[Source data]
------------------------

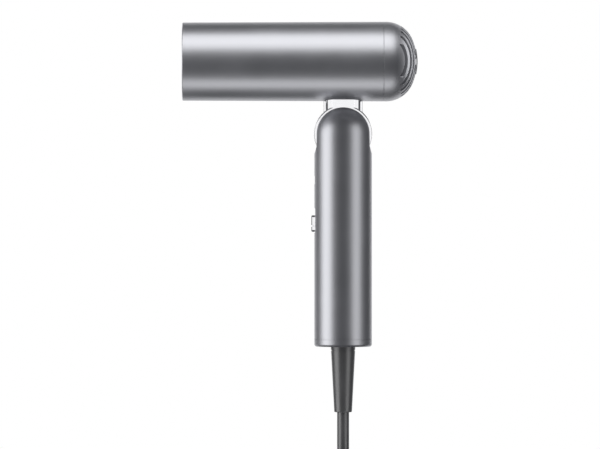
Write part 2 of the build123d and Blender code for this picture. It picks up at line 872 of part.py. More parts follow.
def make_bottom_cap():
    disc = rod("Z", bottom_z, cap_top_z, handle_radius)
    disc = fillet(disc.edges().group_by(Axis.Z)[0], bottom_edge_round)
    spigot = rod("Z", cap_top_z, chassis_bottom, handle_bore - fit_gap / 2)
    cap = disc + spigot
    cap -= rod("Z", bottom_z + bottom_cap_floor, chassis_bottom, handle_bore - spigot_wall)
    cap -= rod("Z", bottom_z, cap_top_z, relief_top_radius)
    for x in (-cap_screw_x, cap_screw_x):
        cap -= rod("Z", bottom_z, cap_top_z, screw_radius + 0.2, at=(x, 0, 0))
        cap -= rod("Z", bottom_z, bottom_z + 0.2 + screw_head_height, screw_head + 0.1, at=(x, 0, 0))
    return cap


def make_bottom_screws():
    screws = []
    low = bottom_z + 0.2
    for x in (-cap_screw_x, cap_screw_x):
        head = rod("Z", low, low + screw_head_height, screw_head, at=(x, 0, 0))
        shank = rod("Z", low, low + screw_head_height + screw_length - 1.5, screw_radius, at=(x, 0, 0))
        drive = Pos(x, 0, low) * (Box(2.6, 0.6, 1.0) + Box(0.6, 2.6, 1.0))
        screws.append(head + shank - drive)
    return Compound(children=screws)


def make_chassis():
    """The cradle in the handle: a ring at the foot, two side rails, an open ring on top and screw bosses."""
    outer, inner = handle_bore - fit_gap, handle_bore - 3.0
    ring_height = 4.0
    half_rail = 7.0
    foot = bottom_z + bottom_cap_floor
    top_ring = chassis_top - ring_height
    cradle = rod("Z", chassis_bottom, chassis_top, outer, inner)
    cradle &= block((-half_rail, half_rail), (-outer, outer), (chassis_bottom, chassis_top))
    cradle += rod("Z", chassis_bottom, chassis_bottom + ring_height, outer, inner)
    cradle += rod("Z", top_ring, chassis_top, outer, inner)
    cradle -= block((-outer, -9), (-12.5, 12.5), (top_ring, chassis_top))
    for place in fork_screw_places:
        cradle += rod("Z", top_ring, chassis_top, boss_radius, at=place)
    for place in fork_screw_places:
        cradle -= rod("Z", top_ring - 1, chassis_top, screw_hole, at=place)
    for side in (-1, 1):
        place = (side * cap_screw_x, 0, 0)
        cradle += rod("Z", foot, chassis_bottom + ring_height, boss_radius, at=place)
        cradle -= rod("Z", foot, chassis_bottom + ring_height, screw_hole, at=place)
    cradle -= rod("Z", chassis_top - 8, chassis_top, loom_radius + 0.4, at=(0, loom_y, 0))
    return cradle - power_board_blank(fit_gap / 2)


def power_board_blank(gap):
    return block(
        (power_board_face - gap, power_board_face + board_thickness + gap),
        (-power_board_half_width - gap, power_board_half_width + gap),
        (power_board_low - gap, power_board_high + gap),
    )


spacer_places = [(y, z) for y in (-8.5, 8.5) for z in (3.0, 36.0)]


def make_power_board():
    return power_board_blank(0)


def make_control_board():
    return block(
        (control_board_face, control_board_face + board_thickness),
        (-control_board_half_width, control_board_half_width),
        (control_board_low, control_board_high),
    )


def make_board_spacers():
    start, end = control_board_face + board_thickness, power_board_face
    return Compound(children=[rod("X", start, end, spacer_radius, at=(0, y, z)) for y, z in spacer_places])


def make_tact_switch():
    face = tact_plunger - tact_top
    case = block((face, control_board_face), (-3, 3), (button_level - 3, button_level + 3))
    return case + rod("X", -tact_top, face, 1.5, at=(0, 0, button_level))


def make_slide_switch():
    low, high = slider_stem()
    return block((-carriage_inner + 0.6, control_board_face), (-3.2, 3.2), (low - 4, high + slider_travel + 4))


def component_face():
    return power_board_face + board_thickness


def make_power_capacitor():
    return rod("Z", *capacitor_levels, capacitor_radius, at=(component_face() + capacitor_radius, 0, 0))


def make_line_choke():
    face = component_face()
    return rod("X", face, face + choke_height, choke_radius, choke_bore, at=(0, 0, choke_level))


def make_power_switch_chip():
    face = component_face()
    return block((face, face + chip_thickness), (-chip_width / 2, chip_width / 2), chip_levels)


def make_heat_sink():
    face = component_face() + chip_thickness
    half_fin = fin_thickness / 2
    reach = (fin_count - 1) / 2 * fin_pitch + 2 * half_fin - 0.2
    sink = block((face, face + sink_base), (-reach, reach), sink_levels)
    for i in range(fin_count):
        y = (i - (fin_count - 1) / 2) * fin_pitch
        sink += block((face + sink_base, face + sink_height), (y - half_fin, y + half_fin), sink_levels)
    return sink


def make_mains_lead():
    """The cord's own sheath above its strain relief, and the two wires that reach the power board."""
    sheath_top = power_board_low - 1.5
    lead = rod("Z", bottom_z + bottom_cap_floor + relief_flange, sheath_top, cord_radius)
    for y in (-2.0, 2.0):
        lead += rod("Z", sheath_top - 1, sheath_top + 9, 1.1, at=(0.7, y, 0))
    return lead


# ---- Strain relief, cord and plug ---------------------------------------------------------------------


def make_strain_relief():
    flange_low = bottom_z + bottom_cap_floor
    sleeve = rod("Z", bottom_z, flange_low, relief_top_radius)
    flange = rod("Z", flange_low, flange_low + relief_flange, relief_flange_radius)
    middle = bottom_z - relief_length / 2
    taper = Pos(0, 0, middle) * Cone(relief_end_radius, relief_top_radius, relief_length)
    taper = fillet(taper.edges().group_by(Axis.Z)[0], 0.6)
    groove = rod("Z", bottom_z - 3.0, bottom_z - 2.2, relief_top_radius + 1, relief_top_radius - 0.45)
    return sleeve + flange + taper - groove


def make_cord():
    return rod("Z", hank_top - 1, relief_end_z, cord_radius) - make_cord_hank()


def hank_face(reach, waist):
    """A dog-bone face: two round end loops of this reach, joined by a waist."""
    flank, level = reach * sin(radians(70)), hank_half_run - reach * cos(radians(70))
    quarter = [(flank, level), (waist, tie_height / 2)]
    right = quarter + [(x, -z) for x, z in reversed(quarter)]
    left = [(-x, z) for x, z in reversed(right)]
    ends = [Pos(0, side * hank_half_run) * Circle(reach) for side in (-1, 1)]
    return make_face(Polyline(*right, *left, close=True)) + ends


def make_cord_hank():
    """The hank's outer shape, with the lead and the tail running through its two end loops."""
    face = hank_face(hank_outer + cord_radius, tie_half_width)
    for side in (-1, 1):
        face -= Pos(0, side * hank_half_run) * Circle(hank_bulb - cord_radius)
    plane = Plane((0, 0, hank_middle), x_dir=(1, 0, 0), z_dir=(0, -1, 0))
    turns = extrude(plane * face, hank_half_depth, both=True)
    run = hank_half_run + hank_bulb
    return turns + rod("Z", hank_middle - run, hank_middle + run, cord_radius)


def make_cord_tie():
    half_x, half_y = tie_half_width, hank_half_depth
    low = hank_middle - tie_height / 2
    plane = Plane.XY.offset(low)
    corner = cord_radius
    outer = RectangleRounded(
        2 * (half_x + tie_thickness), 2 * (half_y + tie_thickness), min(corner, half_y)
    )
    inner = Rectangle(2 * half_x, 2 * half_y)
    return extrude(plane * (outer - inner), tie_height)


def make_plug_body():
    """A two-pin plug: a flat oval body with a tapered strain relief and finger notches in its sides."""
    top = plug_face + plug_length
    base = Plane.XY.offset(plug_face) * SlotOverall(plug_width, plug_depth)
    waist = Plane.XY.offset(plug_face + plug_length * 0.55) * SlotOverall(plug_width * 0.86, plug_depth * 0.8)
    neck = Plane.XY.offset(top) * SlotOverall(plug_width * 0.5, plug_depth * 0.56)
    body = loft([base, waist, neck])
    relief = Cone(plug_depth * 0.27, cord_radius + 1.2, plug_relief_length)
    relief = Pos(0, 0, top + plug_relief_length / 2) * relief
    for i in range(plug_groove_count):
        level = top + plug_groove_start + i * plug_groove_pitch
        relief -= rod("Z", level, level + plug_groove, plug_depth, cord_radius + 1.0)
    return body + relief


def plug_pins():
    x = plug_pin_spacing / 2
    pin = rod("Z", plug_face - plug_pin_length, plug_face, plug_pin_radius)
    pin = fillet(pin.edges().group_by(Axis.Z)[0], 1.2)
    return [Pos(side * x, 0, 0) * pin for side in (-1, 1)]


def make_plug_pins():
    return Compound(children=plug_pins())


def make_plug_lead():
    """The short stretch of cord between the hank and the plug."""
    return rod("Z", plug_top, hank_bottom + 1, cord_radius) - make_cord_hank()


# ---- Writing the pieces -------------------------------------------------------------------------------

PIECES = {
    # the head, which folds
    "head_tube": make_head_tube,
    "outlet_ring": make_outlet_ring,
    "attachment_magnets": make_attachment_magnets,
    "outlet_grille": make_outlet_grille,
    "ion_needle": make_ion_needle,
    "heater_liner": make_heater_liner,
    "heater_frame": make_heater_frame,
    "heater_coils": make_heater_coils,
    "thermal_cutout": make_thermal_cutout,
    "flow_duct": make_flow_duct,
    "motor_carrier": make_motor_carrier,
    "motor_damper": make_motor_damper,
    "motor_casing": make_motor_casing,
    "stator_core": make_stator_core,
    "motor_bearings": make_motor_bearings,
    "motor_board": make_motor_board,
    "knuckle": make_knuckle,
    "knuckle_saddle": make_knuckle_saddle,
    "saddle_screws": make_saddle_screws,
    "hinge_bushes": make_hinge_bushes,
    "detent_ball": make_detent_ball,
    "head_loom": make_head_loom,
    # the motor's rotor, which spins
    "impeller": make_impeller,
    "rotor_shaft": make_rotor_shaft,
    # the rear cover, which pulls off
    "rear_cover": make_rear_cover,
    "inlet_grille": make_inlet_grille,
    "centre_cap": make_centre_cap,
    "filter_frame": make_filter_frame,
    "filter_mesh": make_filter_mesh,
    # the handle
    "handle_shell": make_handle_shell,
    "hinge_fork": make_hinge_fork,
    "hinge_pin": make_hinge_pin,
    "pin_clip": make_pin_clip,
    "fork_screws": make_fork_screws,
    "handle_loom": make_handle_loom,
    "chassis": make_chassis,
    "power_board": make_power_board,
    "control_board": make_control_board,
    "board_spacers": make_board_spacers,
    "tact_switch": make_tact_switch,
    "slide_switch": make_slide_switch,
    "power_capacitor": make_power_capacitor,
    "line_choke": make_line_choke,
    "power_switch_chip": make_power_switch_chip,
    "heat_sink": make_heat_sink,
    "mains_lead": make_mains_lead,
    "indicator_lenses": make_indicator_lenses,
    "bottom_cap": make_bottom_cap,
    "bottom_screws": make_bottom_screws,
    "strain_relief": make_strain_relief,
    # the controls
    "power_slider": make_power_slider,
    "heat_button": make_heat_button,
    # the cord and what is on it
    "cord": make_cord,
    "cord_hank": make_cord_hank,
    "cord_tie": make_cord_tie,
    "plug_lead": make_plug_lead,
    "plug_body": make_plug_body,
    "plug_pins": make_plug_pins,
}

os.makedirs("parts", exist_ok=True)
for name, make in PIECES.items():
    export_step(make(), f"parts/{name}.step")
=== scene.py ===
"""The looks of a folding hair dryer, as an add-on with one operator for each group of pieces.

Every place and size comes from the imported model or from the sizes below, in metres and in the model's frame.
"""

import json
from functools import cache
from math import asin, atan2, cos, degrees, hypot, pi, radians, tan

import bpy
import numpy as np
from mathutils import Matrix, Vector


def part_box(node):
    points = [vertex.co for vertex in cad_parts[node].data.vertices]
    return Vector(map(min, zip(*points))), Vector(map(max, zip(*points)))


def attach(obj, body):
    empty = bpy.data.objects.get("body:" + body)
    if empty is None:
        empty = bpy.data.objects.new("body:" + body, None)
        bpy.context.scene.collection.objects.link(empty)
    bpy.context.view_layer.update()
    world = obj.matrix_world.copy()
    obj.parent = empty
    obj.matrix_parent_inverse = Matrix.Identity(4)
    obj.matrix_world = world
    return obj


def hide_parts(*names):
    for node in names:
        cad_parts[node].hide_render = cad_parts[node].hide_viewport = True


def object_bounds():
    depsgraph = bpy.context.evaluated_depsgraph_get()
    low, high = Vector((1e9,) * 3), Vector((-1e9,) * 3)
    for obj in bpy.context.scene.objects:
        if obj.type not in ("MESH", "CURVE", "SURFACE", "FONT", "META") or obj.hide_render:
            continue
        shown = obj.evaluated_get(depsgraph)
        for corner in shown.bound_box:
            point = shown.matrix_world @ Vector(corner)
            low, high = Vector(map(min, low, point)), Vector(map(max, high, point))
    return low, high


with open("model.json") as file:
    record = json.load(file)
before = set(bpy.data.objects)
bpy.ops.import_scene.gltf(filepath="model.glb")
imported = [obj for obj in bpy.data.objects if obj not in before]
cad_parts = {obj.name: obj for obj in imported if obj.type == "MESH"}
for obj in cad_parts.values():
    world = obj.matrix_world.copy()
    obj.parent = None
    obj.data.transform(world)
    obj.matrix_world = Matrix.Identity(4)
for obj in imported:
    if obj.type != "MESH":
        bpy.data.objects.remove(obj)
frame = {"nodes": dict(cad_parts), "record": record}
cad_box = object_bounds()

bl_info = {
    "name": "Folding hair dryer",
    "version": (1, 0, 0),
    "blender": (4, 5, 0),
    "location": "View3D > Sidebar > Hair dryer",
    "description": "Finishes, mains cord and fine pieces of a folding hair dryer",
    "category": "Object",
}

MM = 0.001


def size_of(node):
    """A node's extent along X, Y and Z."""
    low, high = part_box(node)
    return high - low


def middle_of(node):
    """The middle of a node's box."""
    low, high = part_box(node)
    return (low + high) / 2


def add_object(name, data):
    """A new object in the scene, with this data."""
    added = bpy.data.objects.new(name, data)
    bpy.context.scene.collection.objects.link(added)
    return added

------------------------

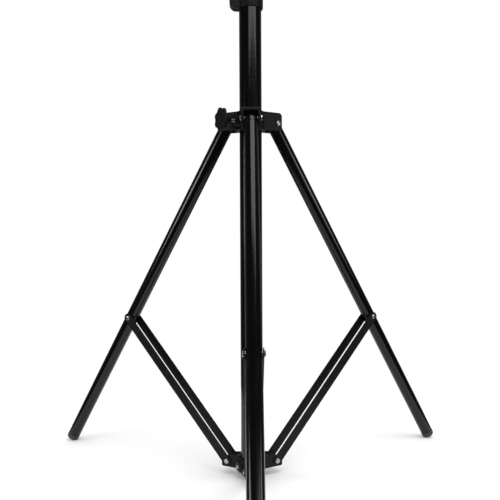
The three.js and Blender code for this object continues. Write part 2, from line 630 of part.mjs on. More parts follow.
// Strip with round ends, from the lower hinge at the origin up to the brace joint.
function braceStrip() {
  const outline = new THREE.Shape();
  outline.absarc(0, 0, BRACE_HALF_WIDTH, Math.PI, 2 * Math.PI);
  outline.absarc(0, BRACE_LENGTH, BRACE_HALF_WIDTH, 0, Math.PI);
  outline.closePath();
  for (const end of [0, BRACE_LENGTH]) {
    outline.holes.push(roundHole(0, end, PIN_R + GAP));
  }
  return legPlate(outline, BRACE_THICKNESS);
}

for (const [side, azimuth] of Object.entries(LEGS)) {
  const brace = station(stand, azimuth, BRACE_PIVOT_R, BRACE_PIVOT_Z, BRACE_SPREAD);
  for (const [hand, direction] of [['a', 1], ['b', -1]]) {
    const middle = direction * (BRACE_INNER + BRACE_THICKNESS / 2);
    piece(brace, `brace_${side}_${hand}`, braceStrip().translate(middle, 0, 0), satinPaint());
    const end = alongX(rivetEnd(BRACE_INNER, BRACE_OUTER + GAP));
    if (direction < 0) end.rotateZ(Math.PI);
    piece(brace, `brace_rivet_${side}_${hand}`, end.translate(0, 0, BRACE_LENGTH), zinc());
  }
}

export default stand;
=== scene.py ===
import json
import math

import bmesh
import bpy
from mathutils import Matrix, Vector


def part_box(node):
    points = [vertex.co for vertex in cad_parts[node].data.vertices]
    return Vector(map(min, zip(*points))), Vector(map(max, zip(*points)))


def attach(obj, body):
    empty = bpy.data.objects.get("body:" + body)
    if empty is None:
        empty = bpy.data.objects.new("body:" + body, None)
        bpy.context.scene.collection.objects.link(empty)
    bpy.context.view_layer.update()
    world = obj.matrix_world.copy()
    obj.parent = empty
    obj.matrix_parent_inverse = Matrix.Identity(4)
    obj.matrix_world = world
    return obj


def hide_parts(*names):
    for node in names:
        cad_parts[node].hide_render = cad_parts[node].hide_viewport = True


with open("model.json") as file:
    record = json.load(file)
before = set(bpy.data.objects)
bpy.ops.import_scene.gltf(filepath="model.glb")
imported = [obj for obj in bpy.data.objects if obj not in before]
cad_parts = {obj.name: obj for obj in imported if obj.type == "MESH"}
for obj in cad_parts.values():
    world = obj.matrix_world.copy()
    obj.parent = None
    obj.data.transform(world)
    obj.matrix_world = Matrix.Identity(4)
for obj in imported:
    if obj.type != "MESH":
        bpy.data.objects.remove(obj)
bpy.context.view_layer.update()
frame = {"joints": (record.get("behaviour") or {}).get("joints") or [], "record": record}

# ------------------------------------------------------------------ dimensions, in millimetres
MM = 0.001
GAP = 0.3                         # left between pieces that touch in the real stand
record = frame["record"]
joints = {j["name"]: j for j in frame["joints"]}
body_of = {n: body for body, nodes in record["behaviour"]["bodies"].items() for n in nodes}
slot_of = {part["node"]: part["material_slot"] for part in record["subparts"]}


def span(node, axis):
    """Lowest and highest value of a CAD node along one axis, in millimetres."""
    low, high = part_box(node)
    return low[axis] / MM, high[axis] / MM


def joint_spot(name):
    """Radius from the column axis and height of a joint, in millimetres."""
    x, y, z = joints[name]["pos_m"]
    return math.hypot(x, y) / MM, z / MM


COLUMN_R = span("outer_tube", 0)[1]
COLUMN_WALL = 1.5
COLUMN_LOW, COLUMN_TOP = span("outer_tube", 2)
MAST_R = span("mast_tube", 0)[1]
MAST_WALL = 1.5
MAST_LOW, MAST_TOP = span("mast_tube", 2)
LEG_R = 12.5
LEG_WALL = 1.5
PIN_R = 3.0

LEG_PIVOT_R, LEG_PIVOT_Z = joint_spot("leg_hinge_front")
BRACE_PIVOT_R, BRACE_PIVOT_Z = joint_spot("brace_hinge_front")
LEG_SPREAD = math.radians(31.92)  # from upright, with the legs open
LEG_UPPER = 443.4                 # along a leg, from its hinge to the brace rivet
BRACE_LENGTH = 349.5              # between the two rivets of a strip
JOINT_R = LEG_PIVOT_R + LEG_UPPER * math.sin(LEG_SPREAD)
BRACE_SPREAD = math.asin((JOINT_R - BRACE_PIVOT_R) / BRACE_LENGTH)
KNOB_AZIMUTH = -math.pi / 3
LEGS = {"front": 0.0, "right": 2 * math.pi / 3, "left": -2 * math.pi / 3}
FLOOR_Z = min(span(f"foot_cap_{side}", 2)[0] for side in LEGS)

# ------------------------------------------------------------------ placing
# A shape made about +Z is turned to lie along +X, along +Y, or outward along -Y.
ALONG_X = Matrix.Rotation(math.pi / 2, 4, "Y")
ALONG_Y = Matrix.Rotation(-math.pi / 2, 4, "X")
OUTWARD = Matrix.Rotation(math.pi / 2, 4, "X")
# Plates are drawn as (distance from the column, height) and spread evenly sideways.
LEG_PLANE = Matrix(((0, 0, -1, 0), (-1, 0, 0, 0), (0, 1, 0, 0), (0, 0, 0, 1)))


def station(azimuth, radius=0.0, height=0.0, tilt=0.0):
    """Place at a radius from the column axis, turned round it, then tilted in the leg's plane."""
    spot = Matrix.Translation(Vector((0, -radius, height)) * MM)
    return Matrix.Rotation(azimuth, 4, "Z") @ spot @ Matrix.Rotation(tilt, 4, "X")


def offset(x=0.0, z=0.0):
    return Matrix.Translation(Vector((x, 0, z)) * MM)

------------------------

*Aim*
Give only the count of lines in which the string "follow" appears.

*Written solution*
2